YOUR OBJECTIVE >>
Write the records out again, precisely as they stand.
━━━━━━━━━━━━━━━━━━━━
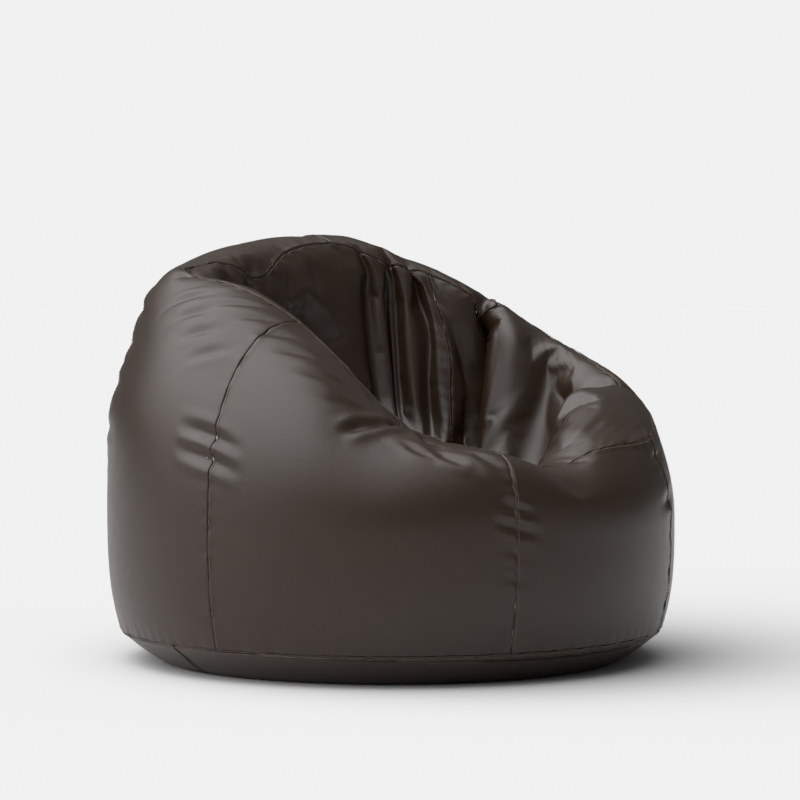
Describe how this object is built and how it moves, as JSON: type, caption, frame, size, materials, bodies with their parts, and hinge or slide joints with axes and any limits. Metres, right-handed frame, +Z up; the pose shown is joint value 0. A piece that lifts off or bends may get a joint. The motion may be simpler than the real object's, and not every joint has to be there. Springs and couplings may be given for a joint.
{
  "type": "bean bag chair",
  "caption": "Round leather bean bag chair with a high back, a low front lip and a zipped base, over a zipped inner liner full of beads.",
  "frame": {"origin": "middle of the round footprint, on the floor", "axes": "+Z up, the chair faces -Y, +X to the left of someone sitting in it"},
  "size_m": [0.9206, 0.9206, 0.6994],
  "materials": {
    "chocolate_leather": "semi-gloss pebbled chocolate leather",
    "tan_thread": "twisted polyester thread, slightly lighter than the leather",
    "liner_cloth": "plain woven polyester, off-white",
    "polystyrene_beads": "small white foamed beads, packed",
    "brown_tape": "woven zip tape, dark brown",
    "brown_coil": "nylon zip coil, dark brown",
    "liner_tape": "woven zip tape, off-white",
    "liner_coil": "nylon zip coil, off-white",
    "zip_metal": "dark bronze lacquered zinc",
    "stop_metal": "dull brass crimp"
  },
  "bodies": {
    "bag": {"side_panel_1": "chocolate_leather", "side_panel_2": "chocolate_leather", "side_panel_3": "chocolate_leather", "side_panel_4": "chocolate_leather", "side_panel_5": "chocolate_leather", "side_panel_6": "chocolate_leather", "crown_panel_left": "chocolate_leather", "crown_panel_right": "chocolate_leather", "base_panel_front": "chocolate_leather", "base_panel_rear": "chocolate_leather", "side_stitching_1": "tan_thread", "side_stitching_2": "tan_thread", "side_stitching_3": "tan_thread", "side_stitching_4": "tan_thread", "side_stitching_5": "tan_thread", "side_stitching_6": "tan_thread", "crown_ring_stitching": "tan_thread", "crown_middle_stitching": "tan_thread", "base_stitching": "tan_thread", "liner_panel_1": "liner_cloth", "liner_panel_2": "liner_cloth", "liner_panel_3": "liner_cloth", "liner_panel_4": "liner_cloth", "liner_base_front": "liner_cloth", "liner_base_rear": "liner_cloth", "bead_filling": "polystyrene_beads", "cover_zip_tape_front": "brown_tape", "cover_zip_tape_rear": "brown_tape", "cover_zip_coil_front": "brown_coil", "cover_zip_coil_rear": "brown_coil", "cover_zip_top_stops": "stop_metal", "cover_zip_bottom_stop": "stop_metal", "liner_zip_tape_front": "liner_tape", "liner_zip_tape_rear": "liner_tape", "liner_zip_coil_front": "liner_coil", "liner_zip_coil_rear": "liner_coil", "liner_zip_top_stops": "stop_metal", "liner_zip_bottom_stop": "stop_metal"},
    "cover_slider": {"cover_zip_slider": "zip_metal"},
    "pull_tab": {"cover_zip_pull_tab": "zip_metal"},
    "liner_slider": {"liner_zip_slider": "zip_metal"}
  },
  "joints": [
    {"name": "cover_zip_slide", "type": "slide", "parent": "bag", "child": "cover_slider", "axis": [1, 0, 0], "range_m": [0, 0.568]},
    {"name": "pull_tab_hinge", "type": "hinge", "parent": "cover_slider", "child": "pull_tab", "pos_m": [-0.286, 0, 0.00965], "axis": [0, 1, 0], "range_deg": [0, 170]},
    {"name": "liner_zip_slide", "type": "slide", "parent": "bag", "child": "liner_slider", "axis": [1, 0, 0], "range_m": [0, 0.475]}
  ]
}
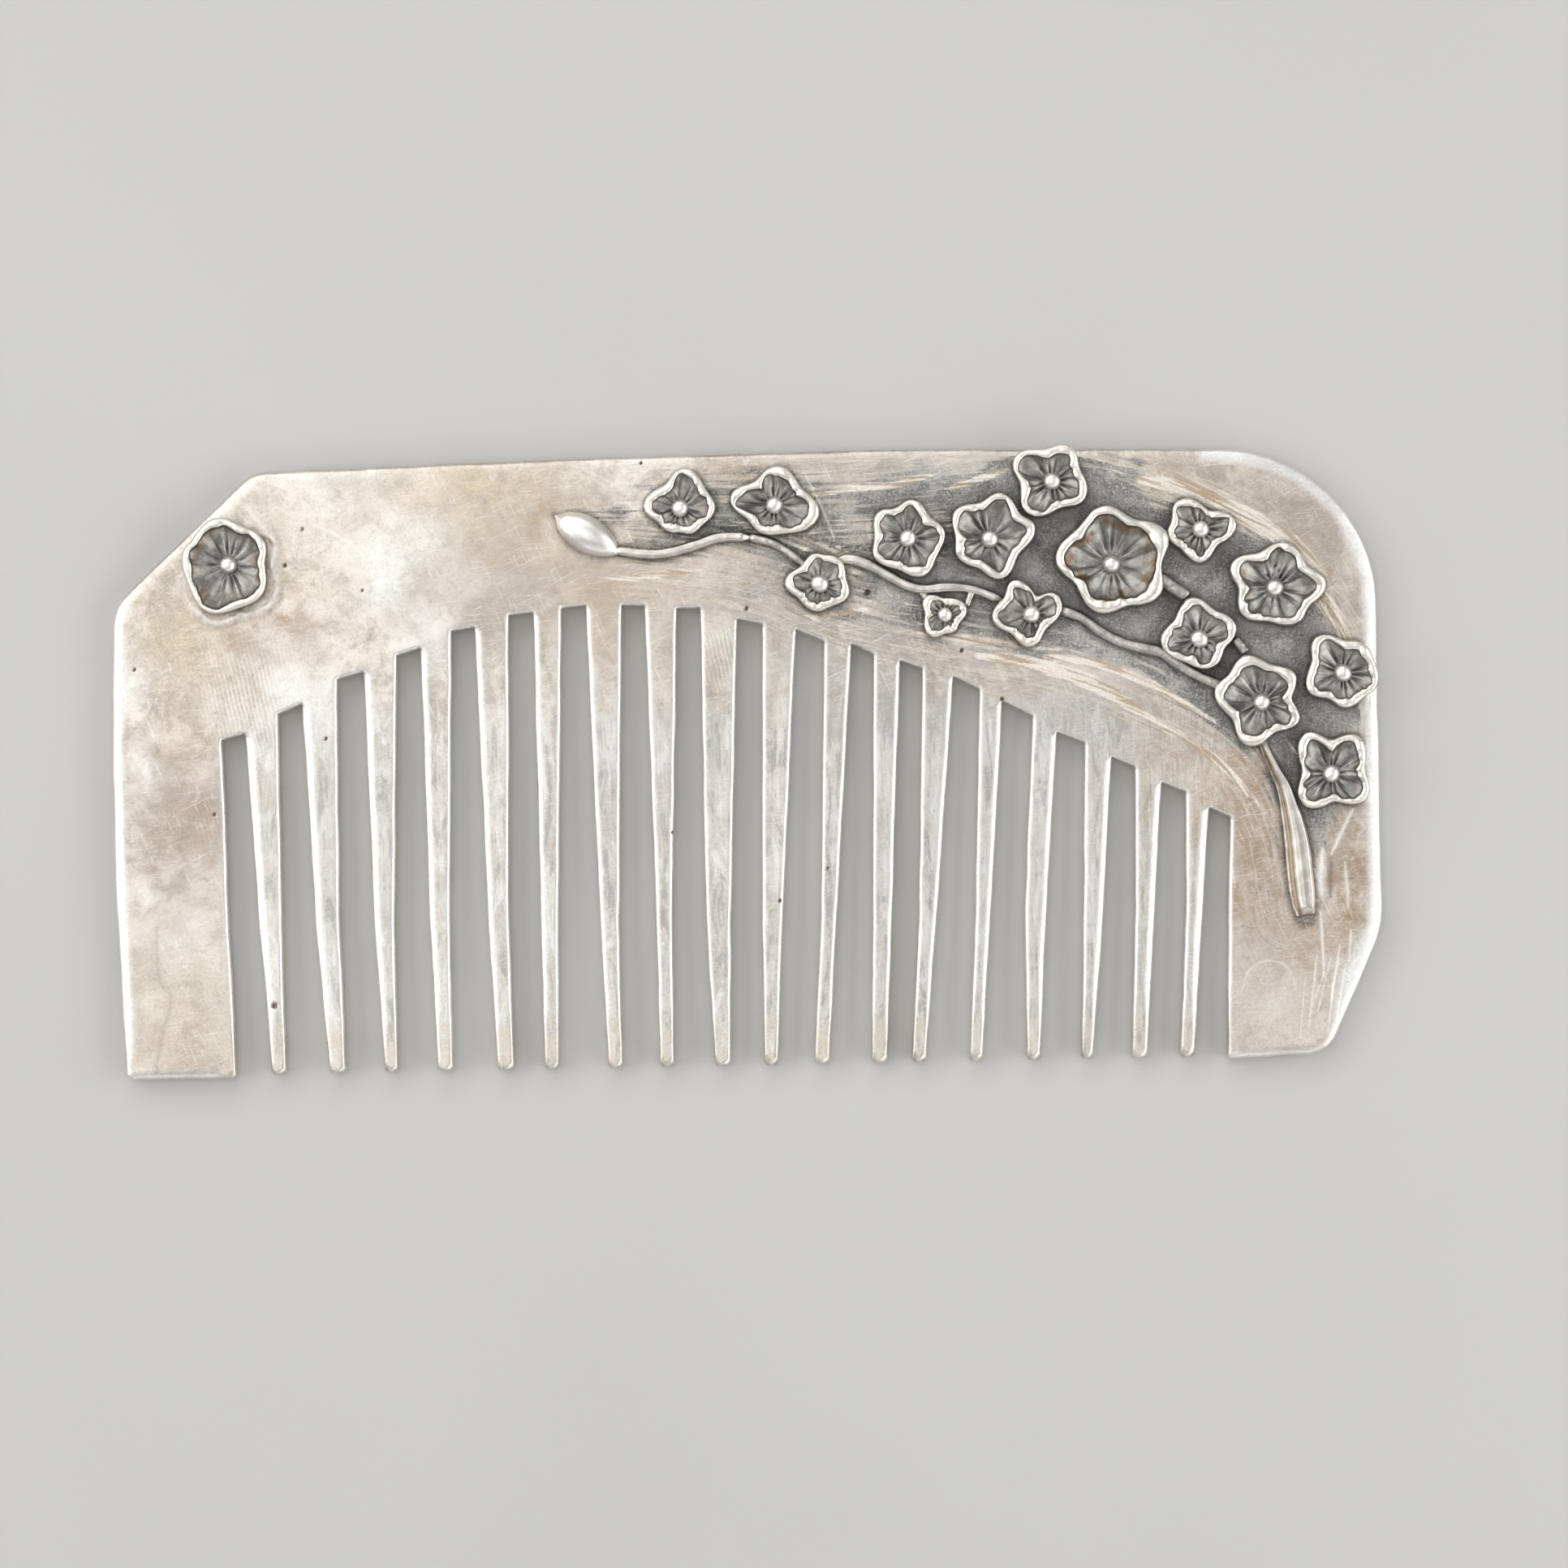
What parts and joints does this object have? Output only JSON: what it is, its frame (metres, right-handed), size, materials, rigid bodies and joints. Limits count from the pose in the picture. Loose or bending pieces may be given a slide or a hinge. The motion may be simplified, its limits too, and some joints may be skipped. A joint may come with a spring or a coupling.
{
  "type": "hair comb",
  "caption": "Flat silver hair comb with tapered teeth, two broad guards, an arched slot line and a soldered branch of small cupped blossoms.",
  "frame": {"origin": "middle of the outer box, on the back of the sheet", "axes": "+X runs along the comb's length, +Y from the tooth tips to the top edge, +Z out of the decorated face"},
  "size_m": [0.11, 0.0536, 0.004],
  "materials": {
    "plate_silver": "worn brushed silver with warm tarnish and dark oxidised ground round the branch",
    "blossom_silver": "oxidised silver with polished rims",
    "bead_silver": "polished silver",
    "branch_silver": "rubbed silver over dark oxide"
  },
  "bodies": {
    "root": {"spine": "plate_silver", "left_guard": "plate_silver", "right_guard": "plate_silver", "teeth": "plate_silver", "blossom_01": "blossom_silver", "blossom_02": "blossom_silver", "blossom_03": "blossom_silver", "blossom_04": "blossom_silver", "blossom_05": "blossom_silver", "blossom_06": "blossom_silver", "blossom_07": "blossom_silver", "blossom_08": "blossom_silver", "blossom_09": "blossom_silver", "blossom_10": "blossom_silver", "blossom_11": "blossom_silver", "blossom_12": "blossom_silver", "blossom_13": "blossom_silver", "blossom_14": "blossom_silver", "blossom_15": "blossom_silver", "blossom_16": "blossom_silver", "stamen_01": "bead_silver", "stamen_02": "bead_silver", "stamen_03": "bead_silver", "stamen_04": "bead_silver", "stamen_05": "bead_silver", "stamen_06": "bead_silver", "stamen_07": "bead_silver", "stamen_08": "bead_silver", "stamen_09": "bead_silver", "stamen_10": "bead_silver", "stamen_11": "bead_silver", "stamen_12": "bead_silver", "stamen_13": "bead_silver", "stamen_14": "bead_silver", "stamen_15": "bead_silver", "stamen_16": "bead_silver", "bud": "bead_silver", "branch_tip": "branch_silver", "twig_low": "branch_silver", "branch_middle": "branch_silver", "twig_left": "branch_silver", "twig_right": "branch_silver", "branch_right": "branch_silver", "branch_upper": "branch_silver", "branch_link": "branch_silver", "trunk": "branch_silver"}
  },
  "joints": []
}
━━━━━━━━━━━━━━━━━━━━
ANSWER >>
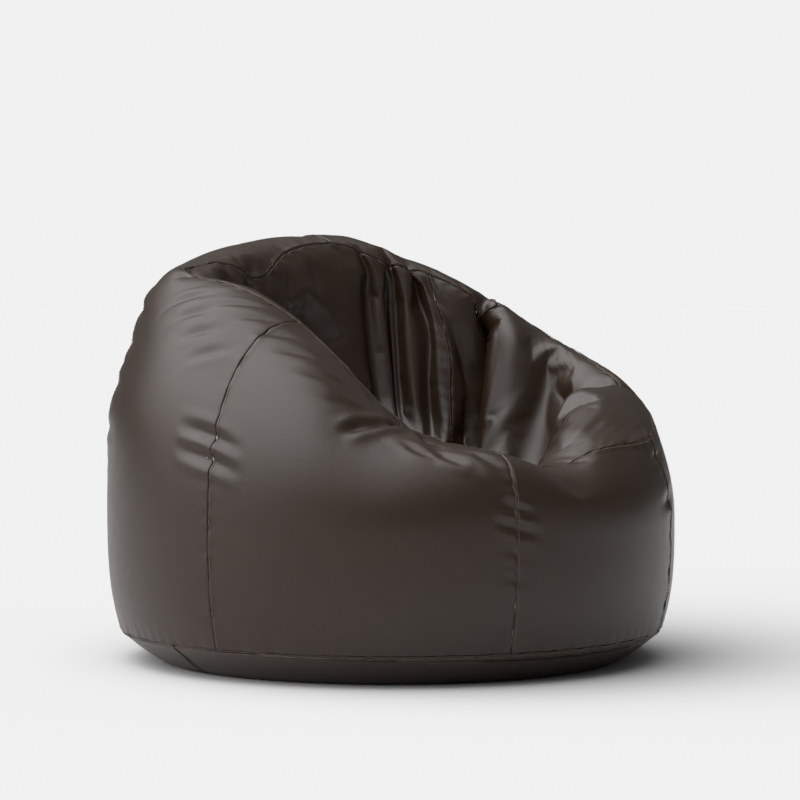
Describe how this object is built and how it moves, as JSON: type, caption, frame, size, materials, bodies with their parts, and hinge or slide joints with axes and any limits. Metres, right-handed frame, +Z up; the pose shown is joint value 0. A piece that lifts off or bends may get a joint. The motion may be simpler than the real object's, and not every joint has to be there. Springs and couplings may be given for a joint.
{
  "type": "bean bag chair",
  "caption": "Round leather bean bag chair with a high back, a low front lip and a zipped base, over a zipped inner liner full of beads.",
  "frame": {"origin": "middle of the round footprint, on the floor", "axes": "+Z up, the chair faces -Y, +X to the left of someone sitting in it"},
  "size_m": [0.9206, 0.9206, 0.6994],
  "materials": {
    "chocolate_leather": "semi-gloss pebbled chocolate leather",
    "tan_thread": "twisted polyester thread, slightly lighter than the leather",
    "liner_cloth": "plain woven polyester, off-white",
    "polystyrene_beads": "small white foamed beads, packed",
    "brown_tape": "woven zip tape, dark brown",
    "brown_coil": "nylon zip coil, dark brown",
    "liner_tape": "woven zip tape, off-white",
    "liner_coil": "nylon zip coil, off-white",
    "zip_metal": "dark bronze lacquered zinc",
    "stop_metal": "dull brass crimp"
  },
  "bodies": {
    "bag": {"side_panel_1": "chocolate_leather", "side_panel_2": "chocolate_leather", "side_panel_3": "chocolate_leather", "side_panel_4": "chocolate_leather", "side_panel_5": "chocolate_leather", "side_panel_6": "chocolate_leather", "crown_panel_left": "chocolate_leather", "crown_panel_right": "chocolate_leather", "base_panel_front": "chocolate_leather", "base_panel_rear": "chocolate_leather", "side_stitching_1": "tan_thread", "side_stitching_2": "tan_thread", "side_stitching_3": "tan_thread", "side_stitching_4": "tan_thread", "side_stitching_5": "tan_thread", "side_stitching_6": "tan_thread", "crown_ring_stitching": "tan_thread", "crown_middle_stitching": "tan_thread", "base_stitching": "tan_thread", "liner_panel_1": "liner_cloth", "liner_panel_2": "liner_cloth", "liner_panel_3": "liner_cloth", "liner_panel_4": "liner_cloth", "liner_base_front": "liner_cloth", "liner_base_rear": "liner_cloth", "bead_filling": "polystyrene_beads", "cover_zip_tape_front": "brown_tape", "cover_zip_tape_rear": "brown_tape", "cover_zip_coil_front": "brown_coil", "cover_zip_coil_rear": "brown_coil", "cover_zip_top_stops": "stop_metal", "cover_zip_bottom_stop": "stop_metal", "liner_zip_tape_front": "liner_tape", "liner_zip_tape_rear": "liner_tape", "liner_zip_coil_front": "liner_coil", "liner_zip_coil_rear": "liner_coil", "liner_zip_top_stops": "stop_metal", "liner_zip_bottom_stop": "stop_metal"},
    "cover_slider": {"cover_zip_slider": "zip_metal"},
    "pull_tab": {"cover_zip_pull_tab": "zip_metal"},
    "liner_slider": {"liner_zip_slider": "zip_metal"}
  },
  "joints": [
    {"name": "cover_zip_slide", "type": "slide", "parent": "bag", "child": "cover_slider", "axis": [1, 0, 0], "range_m": [0, 0.568]},
    {"name": "pull_tab_hinge", "type": "hinge", "parent": "cover_slider", "child": "pull_tab", "pos_m": [-0.286, 0, 0.00965], "axis": [0, 1, 0], "range_deg": [0, 170]},
    {"name": "liner_zip_slide", "type": "slide", "parent": "bag", "child": "liner_slider", "axis": [1, 0, 0], "range_m": [0, 0.475]}
  ]
}
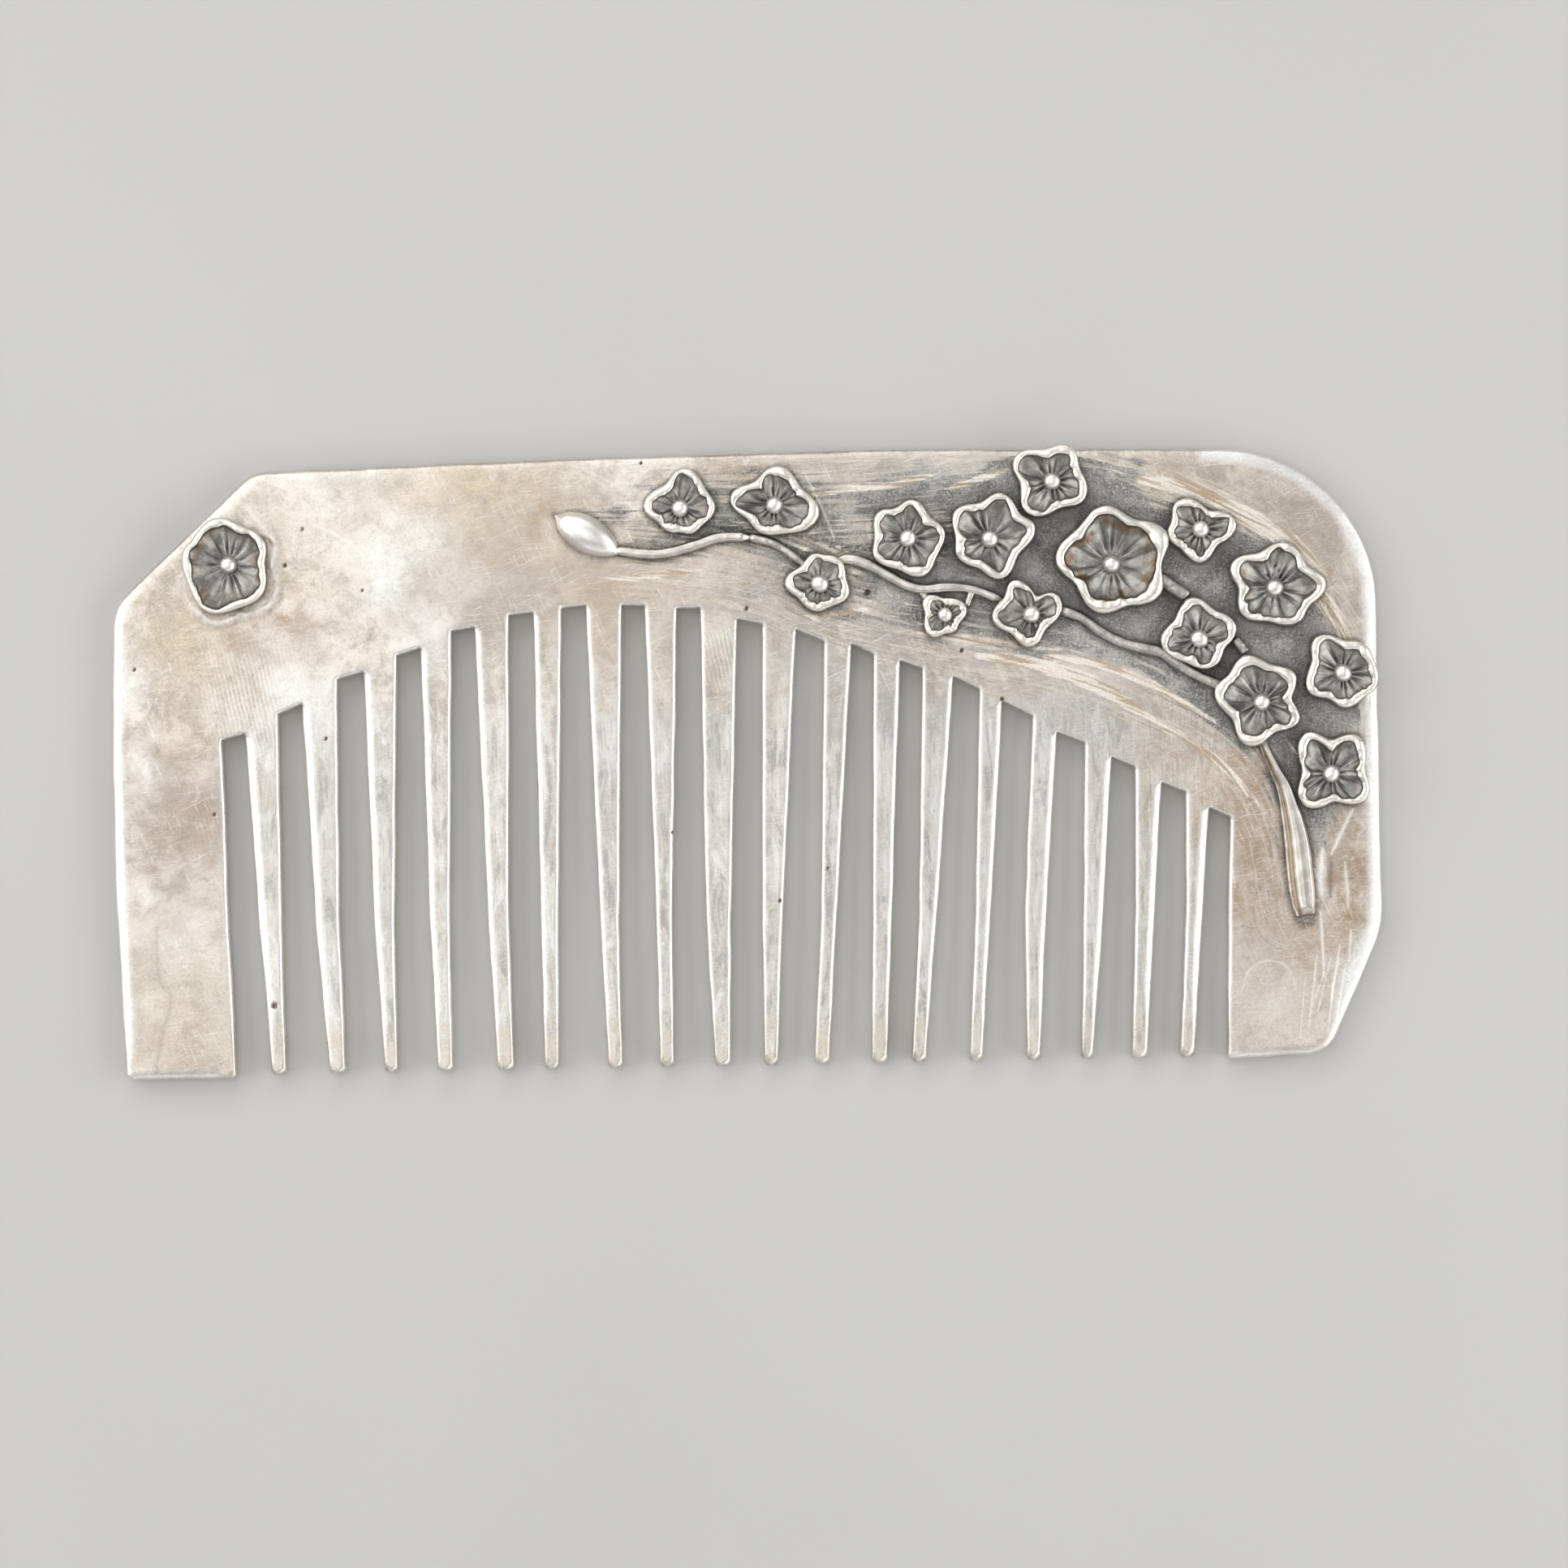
What parts and joints does this object have? Output only JSON: what it is, its frame (metres, right-handed), size, materials, rigid bodies and joints. Limits count from the pose in the picture. Loose or bending pieces may be given a slide or a hinge. The motion may be simplified, its limits too, and some joints may be skipped. A joint may come with a spring or a coupling.
{
  "type": "hair comb",
  "caption": "Flat silver hair comb with tapered teeth, two broad guards, an arched slot line and a soldered branch of small cupped blossoms.",
  "frame": {"origin": "middle of the outer box, on the back of the sheet", "axes": "+X runs along the comb's length, +Y from the tooth tips to the top edge, +Z out of the decorated face"},
  "size_m": [0.11, 0.0536, 0.004],
  "materials": {
    "plate_silver": "worn brushed silver with warm tarnish and dark oxidised ground round the branch",
    "blossom_silver": "oxidised silver with polished rims",
    "bead_silver": "polished silver",
    "branch_silver": "rubbed silver over dark oxide"
  },
  "bodies": {
    "root": {"spine": "plate_silver", "left_guard": "plate_silver", "right_guard": "plate_silver", "teeth": "plate_silver", "blossom_01": "blossom_silver", "blossom_02": "blossom_silver", "blossom_03": "blossom_silver", "blossom_04": "blossom_silver", "blossom_05": "blossom_silver", "blossom_06": "blossom_silver", "blossom_07": "blossom_silver", "blossom_08": "blossom_silver", "blossom_09": "blossom_silver", "blossom_10": "blossom_silver", "blossom_11": "blossom_silver", "blossom_12": "blossom_silver", "blossom_13": "blossom_silver", "blossom_14": "blossom_silver", "blossom_15": "blossom_silver", "blossom_16": "blossom_silver", "stamen_01": "bead_silver", "stamen_02": "bead_silver", "stamen_03": "bead_silver", "stamen_04": "bead_silver", "stamen_05": "bead_silver", "stamen_06": "bead_silver", "stamen_07": "bead_silver", "stamen_08": "bead_silver", "stamen_09": "bead_silver", "stamen_10": "bead_silver", "stamen_11": "bead_silver", "stamen_12": "bead_silver", "stamen_13": "bead_silver", "stamen_14": "bead_silver", "stamen_15": "bead_silver", "stamen_16": "bead_silver", "bud": "bead_silver", "branch_tip": "branch_silver", "twig_low": "branch_silver", "branch_middle": "branch_silver", "twig_left": "branch_silver", "twig_right": "branch_silver", "branch_right": "branch_silver", "branch_upper": "branch_silver", "branch_link": "branch_silver", "trunk": "branch_silver"}
  },
  "joints": []
}